On 30/03/2021 19:28, Roman Shaposhnik wrote:
> Hi!
>
> seems like I've run into an issue with multiboot2 and module2
> commands that I can't quite explain. Since it may be something
> super simply and silly -- I wanted to reach out here before I do
> a GRUB/Xen/LK source deepdive.
>
> So here's the deal: whenever I boot straight up Linux kernel
> I can do the following sequence of commands:
>    linux /kernel
>    initrd foo.cpio.gz bar.cpio.gz
> and have linux kernel effectively stack content of bar.cpio.gz
> on top of foo.cpio.gz and present a unified initramfs that way.
>
> I'm trying to replicate it with Xen, but:
>      multiboot2 /boot/xen.gz
>      module2 /kernel
>      module2 foo.cpio.gz
>      module2 bar.cpio.gz
> only seems to be picking up foo.cpio.gz
>
> Has anyone run into this issue before?

I can explain why that happens.  Not sure if it counts as a feature, bug
or mis-expectation, but CC'ing grub-devel for their input.

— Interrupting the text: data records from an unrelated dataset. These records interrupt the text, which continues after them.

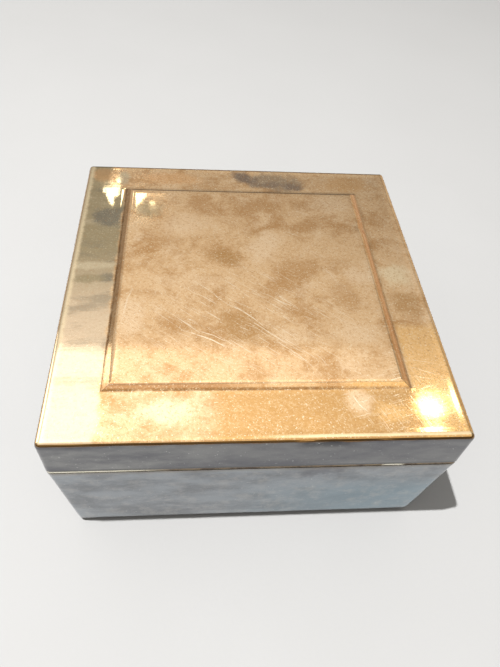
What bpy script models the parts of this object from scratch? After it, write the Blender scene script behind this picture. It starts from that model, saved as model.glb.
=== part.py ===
"""A square table box of pressed, plated sheet metal, with a hinged lid, a raised lid panel and wood linings.

Metres, +Z up. The front faces -Y and the hinge runs along X at the back. The origin is on the table, under
the middle of the box. Each object is one real piece. The lid's pieces hang on an empty that sits on the
hinge axis, so turning that empty about X opens the lid.
"""

import math

import bmesh
import bpy

MM = 0.001

# Driving dimensions.
LID_WIDTH = 120.0 * MM  # along X
LID_DEPTH = 124.0 * MM  # along Y
LID_TOP_Z = 58.1 * MM  # the flat border round the raised panel
PARTING_Z = 43.0 * MM  # where the lid meets the base, and the height of the hinge axis
BASE_TAPER = 2.5 * MM  # how far the base's walls lean in on their way down, on each side
SHEET = 0.8 * MM
EDGE_RADIUS = 1.8 * MM  # outside radius of the pressed edges and corners
GAP = 0.3 * MM  # room left between pieces that touch

# The raised panel of the lid.
PANEL_MARGIN = 15.4 * MM
PANEL_SLOPE = 1.8 * MM
PANEL_RISE = 1.6 * MM
PANEL_CORNER = 0.6 * MM

# The bead along the base's top edge.
BEAD_RADIUS = 0.5 * MM
BEAD_INSET = 0.55 * MM

# The hinge. Its barrel lies flush with the back, in the slot between the lid's edge and the base's edge.
# The two edges of that slot meet as the lid passes 100 degrees, and so they are its stop.
KNUCKLE_RADIUS = 1.7 * MM
BORE_RADIUS = 0.95 * MM
PIN_RADIUS = 0.8 * MM
HINGE_INSET = 1.75 * MM  # from the back's outer face to the axis
HINGE_SLOT = 2.2 * MM  # half the height of the slot
HINGE_SLOT_DEPTH = 0.4 * MM  # how far the slot reaches in past the axis
HINGE_WIDTH = 118.0 * MM
KNUCKLE_COUNT = 7
LEAF_THICKNESS = 0.6 * MM
LEAF_HEIGHT = 7.8 * MM
LEAF_WIDTH = 115.0 * MM
TAB_THICKNESS = 0.4 * MM
TAB_SHOULDER = 0.1 * MM

# The wood linings and the pad underneath.
BOARD = 3.0 * MM
LINING_INSET = 1.35 * MM  # from a wall's outer face to the lining's outer face
BACK_LINING_INSET = 2.0 * MM  # leaves room for the hinge's leaf
LIP = 2.2 * MM  # the base's lining stands this far above the parting, and keeps the lid in place
PAD = 0.7 * MM
PAD_INSET = 7.0 * MM
PAD_CORNER = 6.0 * MM

BASE_Z = PAD + GAP
LID_EDGE_Z = PARTING_Z + GAP
BEAD_Z = PARTING_Z - BEAD_RADIUS
WALL_TOP_Z = PARTING_Z - 2 * BEAD_RADIUS - GAP
AXIS_Y = LID_DEPTH / 2 - HINGE_INSET
FLOOR_Z = BASE_Z + SHEET + GAP
LID_LINING_TOP_Z = LID_TOP_Z - SHEET - GAP
PIECE_ROUNDING = 0.25 * MM
BRASS_ROUNDING = 0.15 * MM

CURVE_STEPS = 4
BARREL_SIDES = 32


def clear_scene():
    for obj in list(bpy.data.objects):
        bpy.data.objects.remove(obj, do_unlink=True)


def new_collection(name):
    collection = bpy.data.collections.new(name)
    bpy.context.scene.collection.children.link(collection)
    return collection


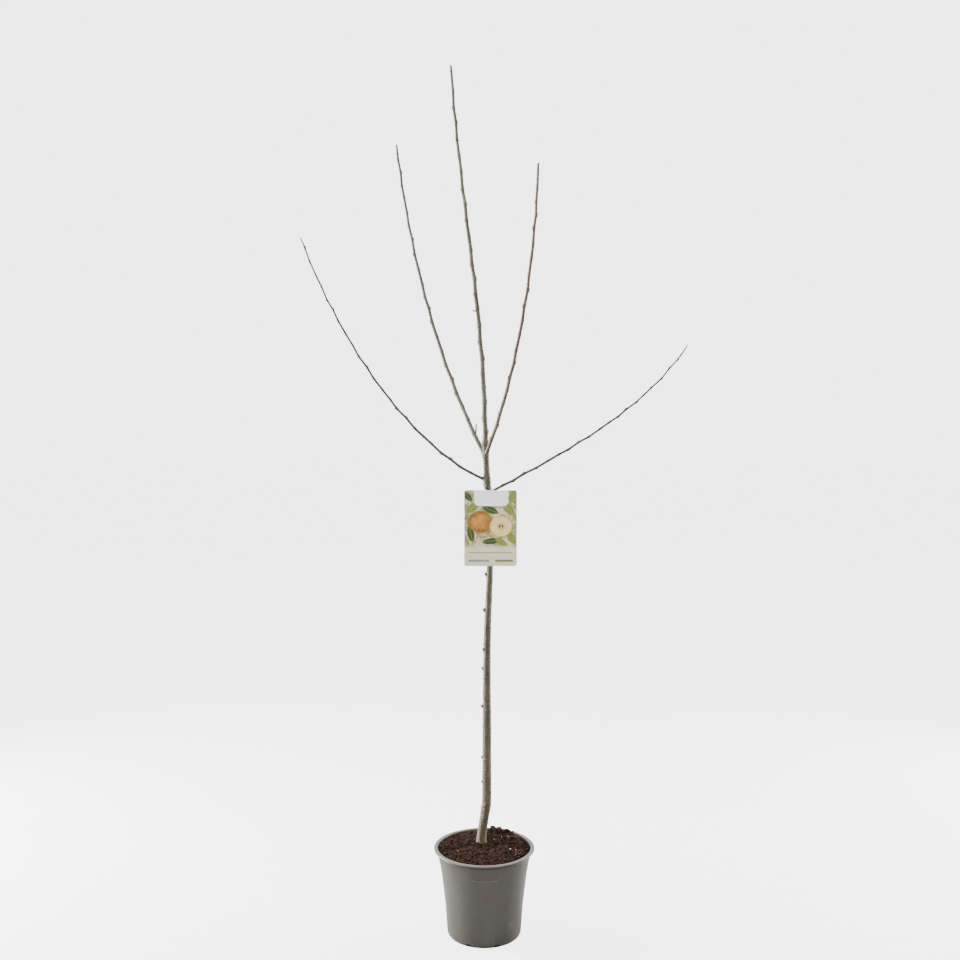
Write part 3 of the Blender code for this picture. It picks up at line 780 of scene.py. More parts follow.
# %% Modelling one bud
POINT_FROM, POINT_SHARE = 0.35, 0.55
SCALES, SCALE_EDGE, SCALE_TWIST = 3, 0.07, 9.0
PRESSED_SIDE = 0.80
select_nothing()
bpy.ops.mesh.primitive_uv_sphere_add(segments=14, ring_count=12, radius=0.5)
bud_shape = bpy.context.object
for vertex in bud_shape.data.vertices:
    x, y, z = vertex.co
    rise = z + 0.5
    point = 1.0 - POINT_SHARE * ease((rise - POINT_FROM) / (1.0 - POINT_FROM))
    scale_edge = 1.0 + SCALE_EDGE * math.cos(SCALES * math.atan2(y, x) + SCALE_TWIST * rise)
    flat = PRESSED_SIDE if y < 0 else 1.0
    vertex.co = Vector((x * point * scale_edge, y * point * scale_edge * flat, z))
BUD = master_arrays(bud_shape)
print("one bud:", len(BUD[1]), "faces")

# %% The buds' downy scales
bud_material, tree, shader = new_material("winter_bud", Specular_IOR_Level=0.3)
tone = add(tree, "ShaderNodeAttribute", attribute_name="tone").outputs["Fac"]
down = ramped(tree, cloud(tree, object_place(tree), 1400.0), 0.42, 0.66)
colour = mixed(tree, tone, paint(56, 38, 30), paint(74, 56, 42))
colour = mixed(tree, times(tree, down, 0.5), colour, paint(108, 96, 80))
surface(tree, shader, colour, ramped(tree, down, 0.0, 1.0, 0.5, 0.85), down, 0.0002)

# %% A bud at every node
BUD_LENGTH, BUD_WIDTH, BUD_TILT, TILT_STRAY = 0.0062, 0.0033, 20.0, (-6, 8)
BUD_OUT, BUD_UP = 0.06, 0.30
THIN_BUD, THICK_RADIUS = 0.62, 0.0045


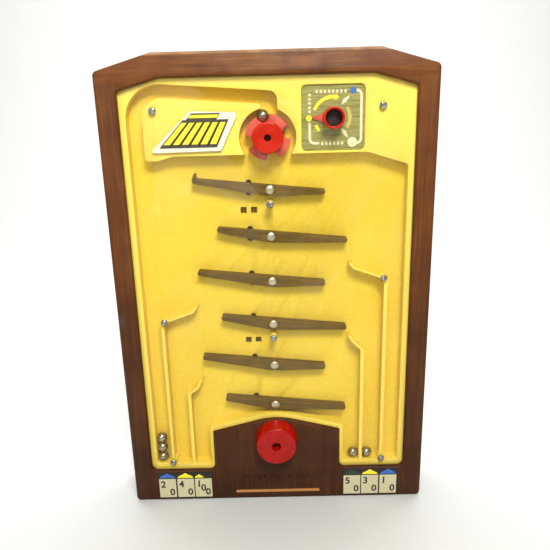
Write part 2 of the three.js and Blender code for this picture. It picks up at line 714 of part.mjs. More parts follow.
function playfield() {
  const flange = plate(insideCorners, floorFront, floorBack);
  const ring = plate(grow(windowCorners, RING_MARGIN), plateau, floorBack);
  const hollows = [
    plate(fieldCorners(), plateau - 1, floorFront),
    plate(headCorners(), plateau - 1, floorFront),
  ];
  const island = plate(islandCorners(), plateau, floorFront + 1);
  const chamber = rod(FEEDER_X, feederZ, chamberRadius, plateau - 1, floorFront, 40);
  const posts = fieldScrews.map(([x, z]) => rod(x, z, POST_RADIUS, plateau, floorFront + 1, 10));
  const body = join(
    cut(join(cut(join(flange, ring), hollows), island), chamber),
    dividerWalls(), posts, barGuides(),
  );

  const slots = pivotZ.map((z) => plate(
    box(-DRIVE_ARM - SLOT_WIDTH / 2, -DRIVE_ARM + SLOT_WIDTH / 2,
      z + SLOT_RISE - SLOT_HEIGHT / 2, z + SLOT_RISE + SLOT_HEIGHT / 2, SLOT_WIDTH / 2 - 0.01),
    floorFront - 1, floorBack + 1,
  ));
  const through = [
    ...pivotZ.map((z) => [0, z, PIVOT_RADIUS, 12]),
    ...bosses.map(([x, z]) => [x, z, SCREW_SHANK, 6]),
    [FEEDER_X, feederZ, ARBOR_RADIUS, 12],
    [0, STEER_Z, STEER_SHAFT, 12],
  ].map(([x, z, radius, sides]) => rod(x, z, radius + FIT_GAP, floorFront - 1, floorBack + 1, sides));
  const hollowed = cut(
    body, slots, guideWindows(), through, plateauPockets(),
    plate(dialCorners(SLIDE_GAP), plateau - 1, plateau + DIAL_RECESS),
    coverScrews.map(([x, z]) => rod(x, z, pilotRadius, plateau - 1, floorFront - 1, 6)),
    rod(speedX, speedZ, SPINDLE_RADIUS + FIT_GAP, plateau, floorBack + 1),
  );
  return join(hollowed, pillarSeats(floorBack - 1));
}

function clearCover() {
  const sheet = plate(grow(windowCorners, COVER_LAP), coverFront, coverBack);
  const hole = (x, z, radius, sides) => rod(x, z, radius, coverFront - 1, coverBack + 1, sides);
  return cut(
    sheet,
    coverScrews.map(([x, z]) => hole(x, z, pilotRadius, 8)),
    hole(FEEDER_X, feederZ, FEEDER_KNOB_RADIUS + FEEDER_KNOB_CLEARANCE, 32),
    hole(speedX, speedZ, SPEED_RADIUS + SPEED_CLEARANCE, 24),
  );
}

// ---- beams --------------------------------------------------------------------------------
// Beams lean down to alternate sides; the first one ends in an upturned hook on its left.
function beam(index) {
  const leftLong = index % 2 === 0;
  const left = leftLong ? -beamLong : -beamShort;
  const right = leftLong ? beamShort : beamLong;
  const low = BEAM_TOP - BEAM_END_HEIGHT;
  const middle = BEAM_TOP - BEAM_MIDDLE_HEIGHT;
  const leftEnd = index === 0
    ? [[left + BEAM_HOOK_FOOT, BEAM_TOP, 1], [left + BEAM_HOOK_FOOT - 1, BEAM_TOP + BEAM_HOOK_HEIGHT, 0.6],
      [left, BEAM_TOP, 2]]
    : [[left, BEAM_TOP, 1.5]];
  const profile = [
    [left, low, 1.8], [-BEAM_HUB, middle, 6], [BEAM_HUB, middle, 6], [right, low, 1.8],
    [right, BEAM_TOP, 1.5], ...leftEnd,
  ];
  const z = pivotZ[index];
  const pinX = -DRIVE_ARM * Math.cos(restTilt);
  const bar = plate(tilted(profile, 0, z, -restTilt), beamFront, floorFront - BEAM_FLOOR_GAP);
  const pin = rod(pinX, z + barRise, PIN_RADIUS, floorFront - 2, barBack - 0.2, 8);
  return cut(join(bar, pin), rod(0, z, PIVOT_RADIUS + FIT_GAP, beamFront - 1, floorFront, 12));
}

function pivotPin(z) {
  const crown = coverBack + 0.4;
  const under = beamFront - FIT_GAP;
  return turned([
    [0, crown], [PIVOT_HEAD_RADIUS * 0.6, crown + 0.3], [PIVOT_HEAD_RADIUS * 0.92, crown + 1.1],
    [PIVOT_HEAD_RADIUS, under], [PIVOT_RADIUS, under], [PIVOT_RADIUS, barBack - 1], [0, barBack],
  ], 0, z, 10);
}

// The bar takes every beam's pin in a slot, and the crank's pin in the slot of its foot.
function driveBar() {
  const half = BAR_WIDTH / 2;
  const middle = STEER_Z + barRise;
  const grip = PIN_RADIUS + PIN_GAP;
  const pinSlot = (long, short, z, front, back) => (
    plate(box(-long - grip, -short + grip, z - grip, z + grip, PIN_RADIUS), front - 1, back + 1));
  const beamSlots = pivotZ.map((z) => (
    pinSlot(DRIVE_ARM, DRIVE_ARM * Math.cos(tiltLimit), z + barRise, barFront, barBack)));
  const crankSlot = pinSlot(crankRadius, crankRadius * Math.cos(radians(STEER_LIMIT)), middle,
    footFront, footBack);
  const strip = box(barX - half, barX + half, middle - half, pivotZ[0] + barRise + half, BAR_CORNER);
  const step = box(barX - half, barX + half, middle - half, middle + half, BAR_CORNER);
  const foot = box(barX - half, 1, middle - half, middle + half, BAR_CORNER);
  return cut(
    join(plate(strip, barFront, barBack), plate(step, barFront, footBack), plate(foot, footFront, footBack)),
    crankSlot, beamSlots,
  );
}

// ---- steering -----------------------------------------------------------------------------
function steeringKnob() {
  const front = STEER_BASE_RADIUS - STEER_TAPER;
  const body = turned([
    [0, steerFront], [front - KNOB_EDGE, steerFront], [front, steerFront + KNOB_EDGE],
    [STEER_BASE_RADIUS - 0.3, -STEER_GAP - 2], [STEER_BASE_RADIUS, -STEER_GAP], [0, -STEER_GAP],
  ], 0, STEER_Z, 32);
  return cut(
    body,
    rod(0, STEER_Z, STEER_HOLE, steerFront - 1, steerSeat, 20),
    rod(0, STEER_Z, pilotRadius, steerSeat - 1, 0, 8),
    rod(0, STEER_Z, STEER_SHAFT + FIT_GAP, steerSocket, 1),
  );
}

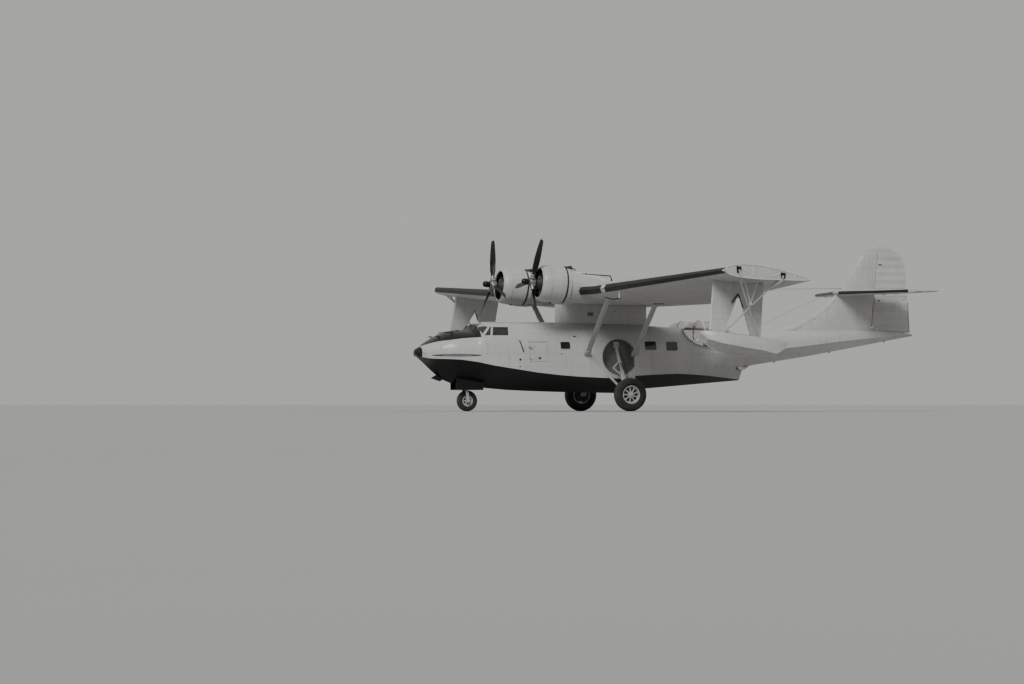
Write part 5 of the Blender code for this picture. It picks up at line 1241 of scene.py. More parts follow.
def add_engines():
    """Two-row radial engines in place of the plain ones: finned cylinders, push rods, leads and case."""
    profile = finned_profile(bpy.context.scene.boat_sizes.cylinder_fins)
    case_profile = ((-0.1505, 0.048), (-0.172, 0.050), (-0.176, 0.085), (-0.205, 0.120), (-0.240, 0.150),
                    (-0.262, 0.155), (-0.266, 0.178), (-0.300, 0.205), (-0.345, 0.226), (-0.350, 0.246),
                    (-0.372, 0.246), (-0.378, 0.262), (-1.155, 0.262))
    for word, side in SIDES:
        origin = hub_point(side)
        cylinders, rockers, rods, leads = [], [], [], []
        for along, shift in ((-0.48, 0.0), (-0.74, np.pi / 7)):
            for turn in full_turn(7) + shift:
                out = np.sin(turn) * Y_AXIS + np.cos(turn) * THRUST_UP
                cylinders.append(lathe(profile, origin + along * THRUST, out, 14))
                for lean in (-0.115, 0.115):
                    head = around(side, along + 0.055, 0.585, turn + lean)
                    rockers.append(bar(head - THRUST * 0.045, head + THRUST * 0.05, 0.055, 0.060, out))
                    foot = around(side, -0.395, 0.250, turn + lean * 0.5)
                    rods.append(rod(foot, around(side, along + 0.085, 0.560, turn + lean), 0.012, 8))
                plug = around(side, along + 0.09, 0.515, turn)
                outlet = around(side, -0.362, 0.262, turn)
                lead = arc_path(outlet, (outlet + plug) / 2 + THRUST * 0.03, plug, 6)
                leads.append(tube(lead, 0.006, 6, Y_AXIS + 0.3))
        # The cylinders and case take near-black finishes as painted shade inside the cowl.
        engine = make("engine_detail_" + word, cylinders, "cylinder_metal_painted_shade", sharp=25)
        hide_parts("engine_" + word)
        bolts = around(side, -0.2575, 0.166, full_turn(16))
        flange = around(side, -0.361, 0.236, full_turn(22))
        case = [lathe(case_profile, origin, THRUST, 32), domes(bolts, THRUST, 0.008),
                domes(flange, THRUST, 0.008)]
        make("crankcase_" + word, case + rockers, "cast_metal_painted_shade")
        boxes = [bar(*spots(side, ((-0.27, 0.20), (-0.36, 0.20)), turn), 0.075, 0.095,
                     around(side, 0, 1, turn) - origin) for turn in (0.42, -0.42)]
        make("push_rods_" + word, rods + boxes, "grey_fitting")
        harness = hoop(around(side, -0.362, 0.262, full_turn(56)), THRUST, 0.026, 0.026)
        make("ignition_leads_" + word, leads + [harness], "black_fitting")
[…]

The initrd command is presumably concatenating those two files together
in memory, and presenting Linux a single initrd pointer.

For the module2 example, you're putting 3 distinct files in memory, and
giving Xen a list 3 modules.

Xen is capable of taking various things via modules, such as an
XSM/Flask policy, or microcode, so has logic to identify these if
present and separate them from "other stuff".  However, there is a
hardcoded expectation that the first module is the dom0 kernel, and the
next unrecognised module, if present, is *the* initrd.

I expect that Xen isn't handing bar.cpio.gz on to dom0, but I'm not sure
whether passing two distinct initrd-like-things to Linux is even possible.

What you presumably want is some `initrd` side effect in Grub so you can
write `module2 foo.cpio.gz bar.cpio.gz` and have it concatenate things
together in memory and present one MB2 module, but I suspect that exact
syntax might be ambiguous with command line handling.  I have no idea
whether such a command currently exists.